WHAT IS EXPECTED: Up to and including the line that contains "0.22), (175.0, 0.0)]", write out each line of the material from its first line, exactly.

DATASET CONTENT:
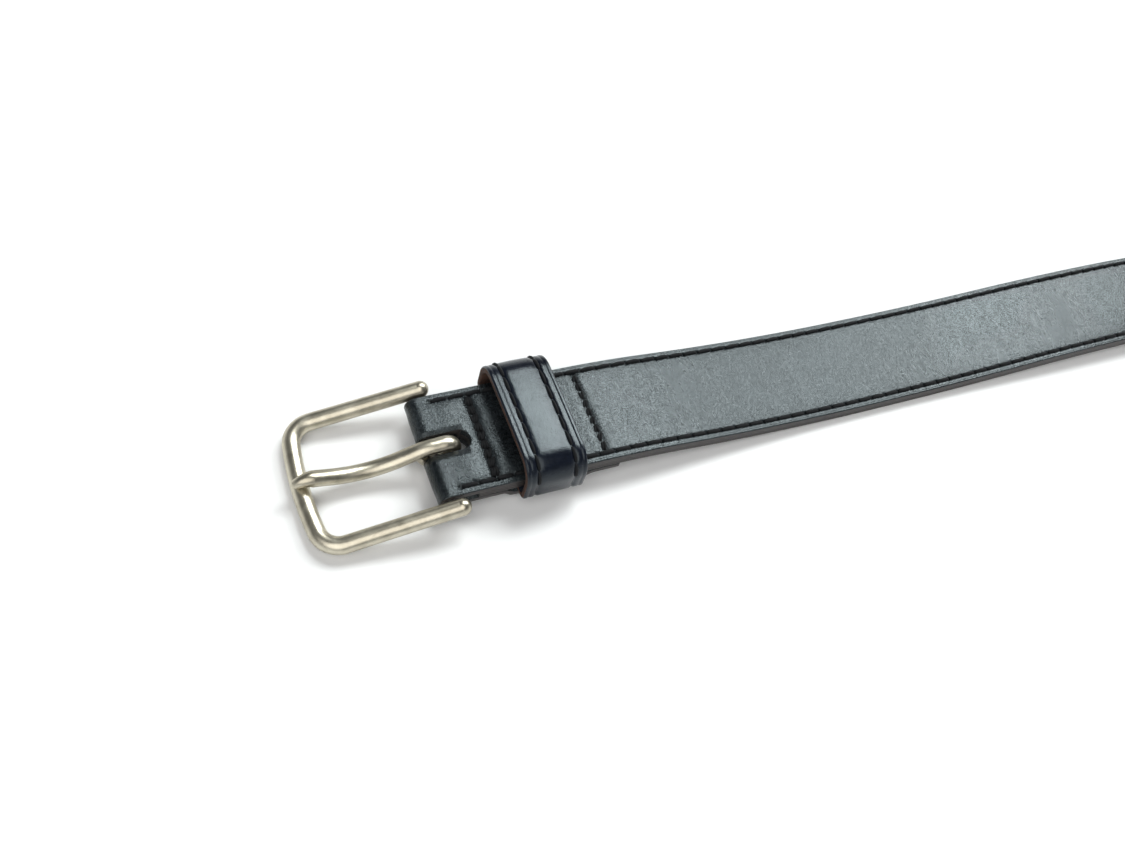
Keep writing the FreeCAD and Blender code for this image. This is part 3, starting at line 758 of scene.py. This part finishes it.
def bump(tree, height, distance, strength, normal=None):
    node = add(tree, "ShaderNodeBump")
    node.inputs["Strength"].default_value = strength
    node.inputs["Distance"].default_value = distance
    tree.links.new(height, node.inputs["Height"])
    if normal is not None:
        tree.links.new(normal, node.inputs["Normal"])
    return node.outputs["Normal"]


def finish_with(tree, shader, colour, roughness, normal):
    """Link what varies over the surface to the shader."""
    tree.links.new(colour, shader.inputs["Base Color"])
    tree.links.new(roughness, shader.inputs["Roughness"])
    tree.links.new(normal, shader.inputs["Normal"])


# ---------------------------------------------------------------- materials

# the blue cast that the polish gives the black leather's highlights
POLISH_TINT = (0.86, 0.97, 1.0, 1.0)
# how worn the gloss is along the strap: (millimetres from the bar, how much duller)
POLISH_RUN = 300.0
STRAP_POLISH = [(0.0, 0.0), (55.0, 0.0), (95.0, 0.26), (140.0, 0.22), (175.0, 0.0)]


def leather_material(name, dark, light, roughness, gloss_level, grain=1.0, wrinkle=1.0, polish=None):
    """Polished grain leather: mottled pores, fine creases across the strap, uneven gloss."""
    made, tree, shader = material(name)
    coords = object_coords(tree)
    pores = cells(tree, coords, 2100.0)
    fine = noise(tree, coords, 1300.0, 6.0, 0.65)
    across = noise(tree, coords, 800.0, 5.0, 0.6, (1.0, 0.16, 0.6))
    broad = noise(tree, coords, 45.0, 3.0, 0.5)
    normal = bump(tree, maths(tree, "ADD", pores, fine), 0.00012 * grain, 0.75)
    normal = bump(tree, across, 0.00013 * wrinkle, 0.65, normal)
    normal = bump(tree, broad, 0.0009, 0.22, normal)
    colour = ramp(tree, mixed(tree, fine, 0.55, broad, 0.45), [(0.42, dark), (0.60, light)])
    dullness = mixed(tree, across, 0.4, broad, 0.6)
    if polish:
        dullness = maths(tree, "ADD", dullness, polish_along(tree, coords, polish))
    smoothest, roughest = roughness
    finish_with(tree, shader, colour, ramp(tree, dullness, [(0.3, smoothest), (0.7, roughest)]), normal)
    shader.inputs["Specular IOR Level"].default_value = gloss_level
    shader.inputs["Specular Tint"].default_value = POLISH_TINT
    return made


def polish_along(tree, coords, stops):
    """How worn the gloss is along the strap, as a ramp over the distance from the bar."""
    split = add(tree, "ShaderNodeSeparateXYZ")
    tree.links.new(coords, split.inputs["Vector"])
    from_bar = maths(tree, "SUBTRACT", split.outputs["X"], BAR_X * MM)
    share = maths(tree, "DIVIDE", from_bar, POLISH_RUN * MM)
    return ramp(tree, share, [(run / POLISH_RUN, value) for run, value in stops])


def metal_material(name, dark, light, roughness):
    """Satin metal: tumbled haze, faint dimples and slightly duller patches."""
    made, tree, shader = material(name)
    coords = object_coords(tree)
    haze = noise(tree, coords, 180.0, 5.0, 0.6)
    fine = noise(tree, coords, 1800.0, 4.0, 0.7)
    dimples = noise(tree, coords, 420.0, 2.0, 0.5)
    colour = ramp(tree, haze, [(0.35, dark), (0.62, light)])
    smoothest, roughest = roughness
    dullness = ramp(tree, mixed(tree, haze, 0.6, fine, 0.4), [(0.3, smoothest), (0.7, roughest)])
    normal = bump(tree, dimples, 0.00009, 0.3, bump(tree, fine, 0.00003, 0.3))
    finish_with(tree, shader, colour, dullness, normal)
    shader.inputs["Metallic"].default_value = 1.0
    return made


def plain_material(name, texture, colours, roughness, bump_distance, bump_strength):
    """A dull surface whose colour, roughness and relief follow one texture."""
    made, tree, shader = material(name)
    pattern = noise(tree, object_coords(tree), *texture)
    (dark_at, dark), (light_at, light) = colours
    smoothest, roughest = roughness
    finish_with(tree, shader, ramp(tree, pattern, [(dark_at, dark), (light_at, light)]),
                ramp(tree, pattern, [(0.3, smoothest), (0.7, roughest)]),
                bump(tree, pattern, bump_distance, bump_strength))
    return made, shader


def thread_material():
    """Waxed black thread with a faint twist."""
    made, shader = plain_material("waxed_thread", (2200.0, 3.0, 0.6, (1.0, 0.5, 1.0)),
                                  [(0.3, (0.002, 0.002, 0.003)), (0.7, (0.007, 0.008, 0.009))],
                                  (0.65, 0.85), 0.0001, 0.8)
    shader.inputs["Specular IOR Level"].default_value = 0.25
    return made


def edge_material():
    """The cut layers under black edge paint."""
    return plain_material("painted_edge", (600.0, 4.0, 0.6, (0.3, 1.0, 2.0)),
                          [(0.3, (0.018, 0.016, 0.016)), (0.7, (0.04, 0.034, 0.032))],
                          (0.42, 0.6), 0.00012, 0.5)[0]


def raw_material():
    """The undyed flesh side inside the keeper: fibrous rust brown."""
    return plain_material("raw_flesh_side", (1400.0, 6.0, 0.7, (1.0, 0.5, 1.0)),
                          [(0.35, (0.012, 0.007, 0.006)), (0.68, (0.10, 0.042, 0.022))],
                          (0.75, 0.95), 0.0003, 0.8)[0]


def floor_material():
    made, tree, shader = material("pale_floor")
    grain = noise(tree, object_coords(tree), 300.0, 3.0, 0.5)
    tree.links.new(ramp(tree, grain, [(0.0, 0.84), (1.0, 0.87)]), shader.inputs["Base Color"])
    shader.inputs["Roughness"].default_value = 0.9
    shader.inputs["Specular IOR Level"].default_value = 0.1
    return made


def give(obj, *materials):
    """Put these materials, and no others, on an object."""
    obj.data.materials.clear()
    for made in materials:
        obj.data.materials.append(made)


def paint_sides(skin):
    """The cut sides of a layer take its second material."""
    for polygon in skin.data.polygons:
        if abs(polygon.normal.y) > 0.9:
            polygon.material_index = 1


def paint_keeper_inside(loop):
    """Faces on the inside of the loop and in its cut ends take its second material."""
    middle = Vector(((BAR_X + KEEPER_X) * MM, 0, (FACE_TOP + 1) * MM))
    for polygon in loop.data.polygons:
        toward = middle - polygon.center
        toward.x = 0
        if polygon.normal.dot(toward.normalized()) > 0.5 or abs(polygon.normal.x) > 0.97:
            polygon.material_index = 1


def dress_strap(thread):
    """The strap's layers and threads."""
    face = leather_material("face_grain", (0.002, 0.003, 0.004), (0.022, 0.027, 0.030),
                            (0.15, 0.32), 0.52, polish=STRAP_POLISH)
    lining = leather_material("lining_grain", (0.016, 0.015, 0.015), (0.030, 0.027, 0.026),
                              (0.5, 0.66), 0.4, grain=1.4, wrinkle=0.8)
    edge = edge_material()
    for name, node, start, section, grain in (
            ("face_leather", "strap_face", -TURNBACK.length(), face_section, face),
            ("lining_leather", "strap_lining", LINING_START, lining_section, lining)):
        skin = make_skin(name, node, start, section)
        give(skin, grain, edge)
        paint_sides(skin)
    give(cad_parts["strap_filler"], edge)
    for row in make_edge_threads() + make_cross_threads():
        give(row, thread)


def dress_keeper(thread):
    """The keeper, with its raw inside, and its threads."""
    keeper = leather_material("keeper_grain", (0.002, 0.003, 0.007), (0.005, 0.007, 0.014),
                              (0.15, 0.27), 0.38, grain=0.4, wrinkle=0.4)
    loop = make_keeper()
    give(loop, keeper, raw_material())
    paint_keeper_inside(loop)
    for row in make_keeper_threads():
        give(row, thread)


def dress_buckle():
    """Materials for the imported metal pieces."""
    nickel = metal_material("satin_nickel", (0.40, 0.365, 0.285), (0.585, 0.545, 0.44), (0.27, 0.40))
    rod = metal_material("drawn_rod", (0.25, 0.24, 0.22), (0.55, 0.54, 0.52), (0.3, 0.45))
    for node, metal in (("buckle_frame", nickel), ("buckle_prong", nickel), ("buckle_bar", rod)):
        give(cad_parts[node], metal)


# ---------------------------------------------------------------- stage, light, camera

FLOOR_HALF, FLOOR_Z = 6.0, -0.0002

# name, place from the buckle in metres, size in metres, power in watts
SOFTBOXES = [
    ("overhead_softbox", (0.70, 0.90, 1.80), (0.84, 0.78), 27.0),
    ("far_softbox", (2.00, 1.00, 1.90), (1.10, 1.10), 46.0),
]
SOFTBOX_COLOUR = (0.96, 1.0, 1.0)
FILL_POWER, FILL_SPREAD, FILL_COLOUR = 1.65, 60.0, (1.0, 0.99, 0.97)
FILL_DIRECTION = (0.35, 0.45, -0.80)

# upward share of the direction, and the studio's colour there
WALLS = [(0.0, (0.84, 0.85, 0.86)), (0.16, (0.76, 0.78, 0.79)),
         (0.36, (0.24, 0.25, 0.26)), (0.50, (0.10, 0.105, 0.11))]

# the camera: angles in degrees, distance in metres, aim from the bar in millimetres
VIEW_TURN, VIEW_RISE, VIEW_ROLL = -38.74, 55.78, 20.93
VIEW_DISTANCE = 0.2985
VIEW_AIM = (37.1, 1.4, 4.07)
LENS, SENSOR = 35.76, 36.0


def link_new(name, data):
    obj = bpy.data.objects.new(name, data)
    bpy.context.scene.collection.objects.link(obj)
    return obj


def make_floor():
    corners = [(-1, -1), (1, -1), (1, 1), (-1, 1)]
    verts = [(x * FLOOR_HALF, y * FLOOR_HALF, FLOOR_Z) for x, y in corners]
    floor = new_object("floor", verts, [(0, 1, 2, 3)], smooth=False)
    give(floor, floor_material())


def make_world():
    """A dim studio whose pale walls rise a little above the floor."""
    world = bpy.data.worlds.new("studio")
    bpy.context.scene.world = world
    world.use_nodes = True
    tree = world.node_tree
    split = add(tree, "ShaderNodeSeparateXYZ")
    tree.links.new(add(tree, "ShaderNodeTexCoord").outputs["Generated"], split.inputs["Vector"])
    tree.links.new(ramp(tree, split.outputs["Z"], WALLS), tree.nodes["Background"].inputs["Color"])


def make_softbox(name, place_at, aim, box_size, power):
    lamp = bpy.data.lights.new(name, "AREA")
    lamp.shape = "RECTANGLE"
    lamp.size, lamp.size_y = box_size
    lamp.energy = power
    lamp.color = SOFTBOX_COLOUR
    obj = link_new(name, lamp)
    obj.location = place_at
    obj.rotation_euler = (aim - place_at).to_track_quat("-Z", "Y").to_euler()


def make_lights():
    middle = Vector((BAR_X * MM + 0.05, 0.0, 0.0))
    for name, offset, box_size, power in SOFTBOXES:
        make_softbox(name, middle + Vector(offset), middle, box_size, power)
    sun = bpy.data.lights.new("front_fill", "SUN")
    sun.energy = FILL_POWER
    sun.angle = math.radians(FILL_SPREAD)
    sun.color = FILL_COLOUR
    fill = link_new("front_fill", sun)
    fill.rotation_euler = Vector(FILL_DIRECTION).to_track_quat("-Z", "Y").to_euler()


def make_camera():
    """Stands where the view was taken from: angles, distance and roll of that view."""
    turn, rise, roll = math.radians(VIEW_TURN), math.radians(VIEW_RISE), math.radians(VIEW_ROLL)
    back = Vector((math.sin(turn) * math.cos(rise), -math.cos(turn) * math.cos(rise), math.sin(rise)))
    aim = Vector((BAR_X + VIEW_AIM[0], VIEW_AIM[1], VIEW_AIM[2])) * MM
    right = (-back).cross(Vector((0, 0, 1))).normalized()
    up = right.cross(-back)
    rolled_right = right * math.cos(roll) + up * math.sin(roll)
    rolled_up = up * math.cos(roll) - right * math.sin(roll)
    data = bpy.data.cameras.new("photo_camera")
    data.lens = LENS
    data.sensor_width = SENSOR
    data.clip_start = 0.01
    camera = link_new("photo_camera", data)
    camera.rotation_mode = "QUATERNION"
    camera.rotation_quaternion = Matrix((rolled_right, rolled_up, back)).transposed().to_quaternion()
    camera.location = aim + back * VIEW_DISTANCE
    bpy.context.scene.camera = camera


bpy.context.scene.view_settings.view_transform = "Standard"
make_floor()
make_world()
make_lights()
make_camera()
thread = thread_material()
dress_strap(thread)
dress_keeper(thread)
dress_buckle()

RESPONSE:
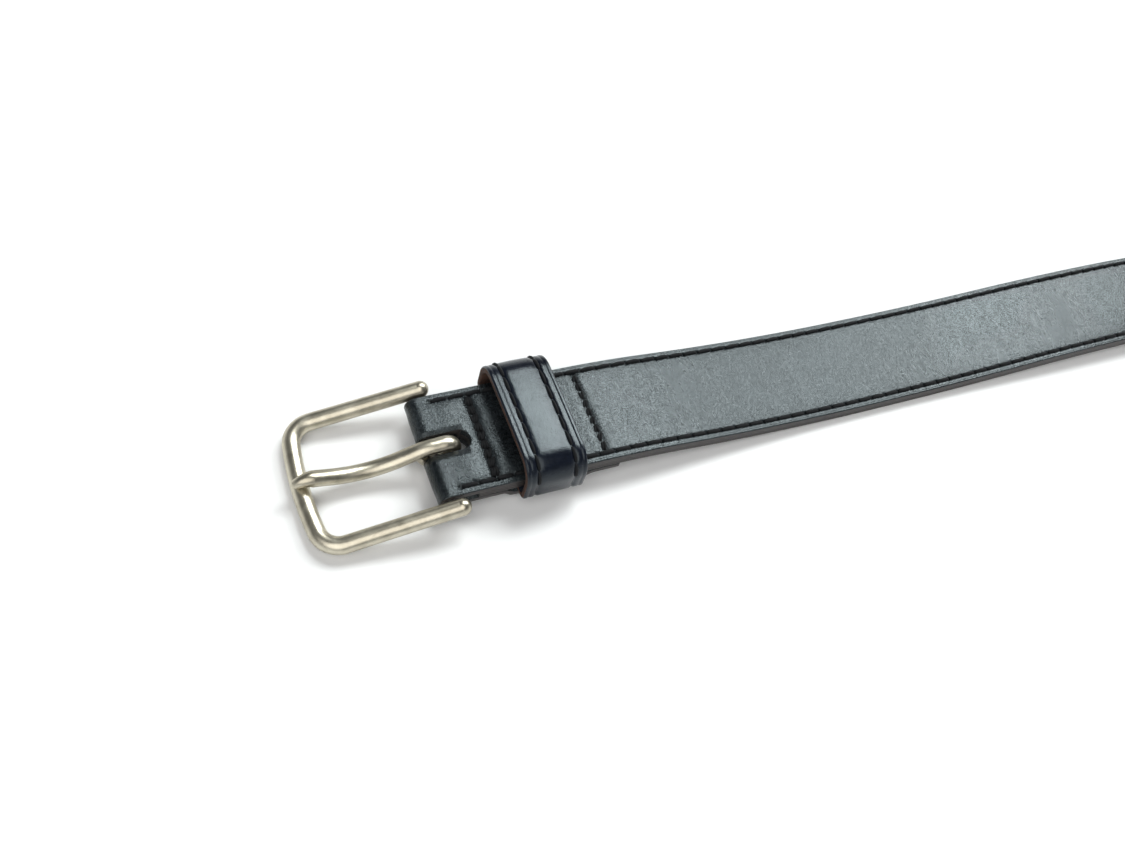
Keep writing the FreeCAD and Blender code for this image. This is part 3, starting at line 758 of scene.py. This part finishes it.
def bump(tree, height, distance, strength, normal=None):
    node = add(tree, "ShaderNodeBump")
    node.inputs["Strength"].default_value = strength
    node.inputs["Distance"].default_value = distance
    tree.links.new(height, node.inputs["Height"])
    if normal is not None:
        tree.links.new(normal, node.inputs["Normal"])
    return node.outputs["Normal"]


def finish_with(tree, shader, colour, roughness, normal):
    """Link what varies over the surface to the shader."""
    tree.links.new(colour, shader.inputs["Base Color"])
    tree.links.new(roughness, shader.inputs["Roughness"])
    tree.links.new(normal, shader.inputs["Normal"])


# ---------------------------------------------------------------- materials

# the blue cast that the polish gives the black leather's highlights
POLISH_TINT = (0.86, 0.97, 1.0, 1.0)
# how worn the gloss is along the strap: (millimetres from the bar, how much duller)
POLISH_RUN = 300.0
STRAP_POLISH = [(0.0, 0.0), (55.0, 0.0), (95.0, 0.26), (140.0, 0.22), (175.0, 0.0)]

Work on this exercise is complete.